Eu sou escritor, tenho mais de 60 livros publicados, principalmente na área infantojuvenil. Acho essencial estimular a leitura neste país. Eu era um garoto do interior, quando comecei a ler Monteiro Lobato aos 11, 12 anos e me apaixonei pela leitura. Isso transformou a minha vida. A inserção de livros na novela obedece a alguns critérios: um deles é mostrar a leitura como algo integrante da vida. Então cada personagem lê o livro que aquele personagem leria. Eu tento buscar uma lógica nesse sentido. Por isso a diversidade de livros e autores citados. Também cito principalmente autores nacionais.

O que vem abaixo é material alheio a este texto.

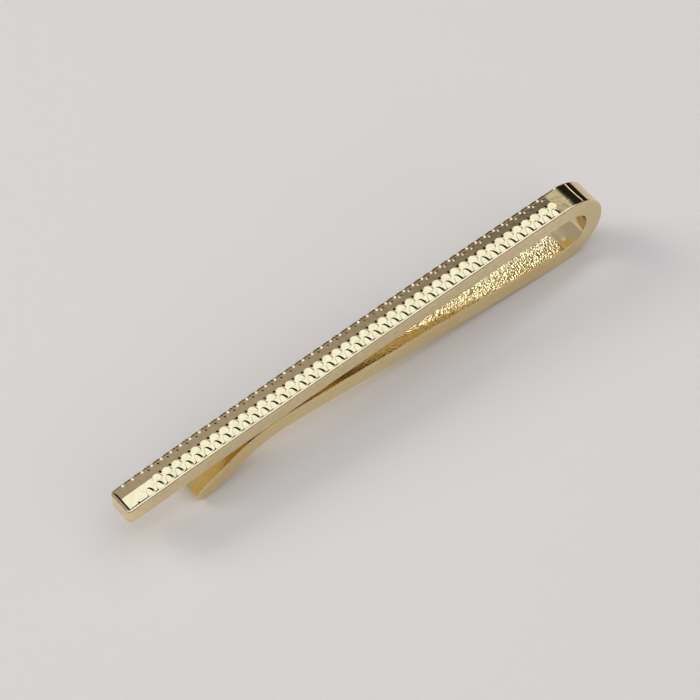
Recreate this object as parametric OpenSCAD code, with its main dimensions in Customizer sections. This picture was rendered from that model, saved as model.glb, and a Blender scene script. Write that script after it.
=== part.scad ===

E a sua própria produção literária: consegue trabalhar em romances/contos ao mesmo tempo em que escreve a novela?
Não, mas tenho um projeto de livro para o ano que vem. Mas, é claro, ele não aparecerá em novela minha. Nunca cito a mim mesmo. Seria antiético.

O sr. já é membro da Academia Paulista de Letras. É verdade que o sr. gostaria de se candidatar à ABL?
Eu respeito demais a ABL, por ser uma referência de seriedade intelectual no país. Grandes nomes estão lá dentro. Nomes que admiro há muito tempo.

O que acha que vai fazer quando "Amor à Vida" terminar? Um novo livro ou uma nova novela? Pode contar um pouquinho do que vem por aí?
Eu pretendo escrever um livro e, depois, uma novela das 18h, como prometi antes da estreia de "Amor à Vida". Mas também quero ir à praia e descansar, reler os clássicos como Balzac, Proust...

Pode adiantar alguma coisa sobre o fim da novela? O que os telespectadores podem esperar?
Não adianto nada, nunca, nem durante a novela. Os telespectadores podem esperar um final de novela como nunca houve, garanto.